The church dates from 1175 and is in fact older than nearby “Hailes Abbey”:http://wasleys.org.uk/eleanor/churches/england/ruined_abbeys/midlands_south/hailes/index.html .

There is no settlement around it apart from a couple of farms. The villagers were moved to nearby Didbrook when the church came under the control of the abbey. The church was used by pilgrims, visitors and workmen to the abbey who were not allowed to use the abbey church.

It is a small building with nave, south porch,chancel and tiny bell cote. It is built from honey coloured Cotswold stone with a stone slate roof.

A small step leads into the church which is equally simple inside. There is no electricity. It is still lit by candles. At the back of the nave is a very battered C13th octagonal stone font with a lead lining. The box pews are the originals. The very simple, panelled pulpit is 1606.

On the south wall is a painting of a hunter and dogs chasing a hare which is trying to hide beneath a tree. On the north wall is a very faded painting of St Christopher with the Christ Child.

Across the chancel arch is a rood screen with panelled base and open fretwork top. The stairs leading to the now long gone rood loft can still be seen leading off the back of the chancel arch. The pillars and columns supporting the chancel arch still have remains of paint on them.
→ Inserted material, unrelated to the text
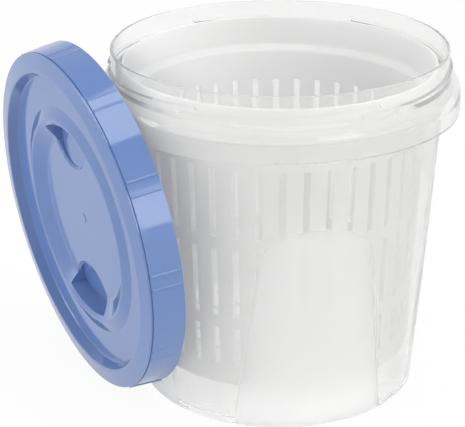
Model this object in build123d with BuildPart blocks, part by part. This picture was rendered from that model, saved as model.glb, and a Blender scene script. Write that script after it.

The chancel has benches round three sides, medieval tiles on the floor and remains of a sedilia on either side of the priest’s door on the south wall. The east window contains pieces of medieval glass rescued from Hailes Abbey after the dissolution. There are images of nine of the twelve apostles with sentences from the Creed written above them.

On either side of the altar are old grave slabs. One has a foliate cross, the other a simple cross.

The walls of the chancel are painted with a brick pattern with the heraldic arms of pilgrims and patrons of Hailes Abbey, especially the double headed eagle of the founder of Hailes Abbey, Richard, Earl of Cornwall and brother of Henry III.

Window arches are painted with a black and red chevron pattern. Above the arches are figures from the Medieval Bestiary. On the north wall is a winged elephant charging a griffin. On the south wall is a basilisk and a griffin separated by the bare branches of a tree. Above the sedilia is an owl and a leopard can be made out from his spots above the chancel arch. In recesses are paintings of St Margaret of Antioch and St Catherine of Alexandria.

Round the top of the chancel wall between the timber supports of the roof is a painted frieze with unidentified figures, possibly the apostles and other Biblical characters.

The church was open when we visited. If locked, it may be possible to get a key from the Fruit Farm further down the road. This also has a tea room. There is plenty of parking outside the church.

This makes an interesting visit, particularly combined with the Abbey.